Sophomore Allie Premzic walked into the Redwood Building next to César Chávez Elementary, unsure of what to expect. Curiously, she looked around the foreign environment. She finally saw junior Claire Coleman, one of the event facilitators, and her body relaxed, happy to finally see a familiar face.
On Sept. 17, the first DHS Friendship Day of the year brought about 60 students, ranging from sophomores to seniors, together from 7:45 a.m. to 2:30 p.m.
Some students, especially sophomores, had no prior knowledge about Friendship Day. “I honestly have no clue… [what it is, but] I see here on my paper, [Friendship Day aims] to break down social, cultural and ethnic barriers,” sophomore Jeremy Chen said.

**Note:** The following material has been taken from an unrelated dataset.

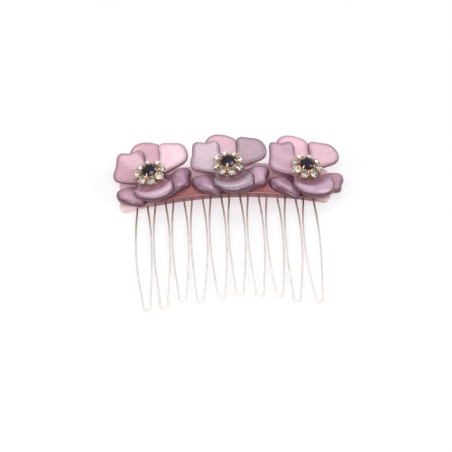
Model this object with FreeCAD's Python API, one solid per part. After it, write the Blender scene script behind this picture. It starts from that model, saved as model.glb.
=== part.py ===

President facilitator, senior Emily Glass, explained that Friendship Day was created after a tragic event, triggered by building racial tension. On May 4, 1983, a Vietnamese American student was stabbed to death by a white student on the DHS campus.
Like Premzic, “At the beginning of the day, people seem a bit guarded and hesitant, but by the end of [Friendship Day]… everyone is having a blast and not feeling self conscious,” Coleman said.
Some students admitted that their primary motivation for attending Friendship Day was not because it promoted non-violence or broke down barriers between cliques, but because it seemed to be a fun and rare experience. For sophomore Gina Ghiglieri, it was also a chance to “miss school.”
However, Ghiglieri also noted that the downside of going to Friendship Day was that she had three tests that day that she did not want to miss. Chen and facilitator Nikka Tahan agreed, adding that they would have to make up a lot of work when they returned to school.
Senior Tahan decided to be a facilitator because she felt “that there aren’t that many opportunities for youth to organize something to support their peers and community. Friendship Day is a day to connect students, to be yourself and to embrace differences, and I wanted to be a part of a group that facilitates that.”
Coleman agreed that she also “wanted to be a part of the ‘making of’… [the] blast” that previous facilitators and participants seemed to enjoy.
Whether the students enjoyed the doughnut eating contest, watching “The Breakfast Club” or the constant chanting of “Dance-off! Dance-off!” throughout the day, it was as Coleman described as a “ton of fun… [and] completely worth it.”
In addition to what Chen says is a time to “chillax with youngins” the students also received a message about creating a welcoming community.
“We learned to respect each other, to be open-minded, and tolerant,” said Sze Sze Chan, a foreign exchange student from Norway. For Chan, this experience helped her settle in to Davis and introduced her to new friends.
During Cross the Line, one of the more serious activities of Friendship Day a facilitator called out a situation such as “I, a family member or a friend is affected by drugs” or “I have been affected by a death of a family member or a friend,” and the participants crossed the “line” to other side of the room.
Through this exercise, both Premzic and Chen realized that everyone is more alike than they thought.
“[The cross the line activity] showed each individual that they weren’t alone. People thought they were the only one that experienced [a hardship] but other people did. I never saw only like one person walk to the other side of the line,” Chen said.